Consider this: Manchester United's midfield was in such disarray last year after Tom Cleverley (a unproven but talented youngster) limped off injured against Bolton that Paul Scholes was called out of retirement, Michael Carrick became an important part of the team, and United was routinely tested in the possession battle in their remaining matches. Where did they finish? Second. Only two stoppage time goals away from being champions yet again. With that entire team returning, plus Cleverley recovering from injury, as well as the transfer signings of Robin Van Persie and Shinji Kagawa, it should be fairly easy to see why Man U is my pick for Premier League champions.

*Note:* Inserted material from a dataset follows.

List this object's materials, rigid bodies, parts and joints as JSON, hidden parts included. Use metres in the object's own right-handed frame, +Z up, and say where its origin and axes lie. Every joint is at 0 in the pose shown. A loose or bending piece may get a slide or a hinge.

United are now having that good kind of problem, the one where you have to pick which incredibly talented players you put on the field. Even with the injury to Wayne Rooney in Saturday's match against Fulham, Sir Alex Ferguson can roll out Van Persie, Danny Welbeck, or Javier Hernandez at striker, a stable of which every team but City would be jealous. Kagawa has already shown great promise as an attacking midfielder playing behind the strikers, with Cleverley and Scholes providing the control in the middle. The wings are incredibly strong as well with Patrice Evra and Ashley Young working together on the left while Rafael and Antonio Valencia combine on the right. The only real problem currently is the center of defense and that is only due to injuries. Once players like Rio Ferdinand and Phil Jones come back, United is solid from the back to the front.
The biggest challenge for Man U at this point is to make it through the injuries to the backline as well as the transition period where Ferguson figures out how best to include all the talent that he has at his disposal. Rooney being out may actually help that to some degree as Welbeck and Van Persie can work on figuring out their striker pairing on a consistent basis. Teams are always a work in progress at this point in the season, but United has the core, as well as the new talent, to become champions once again.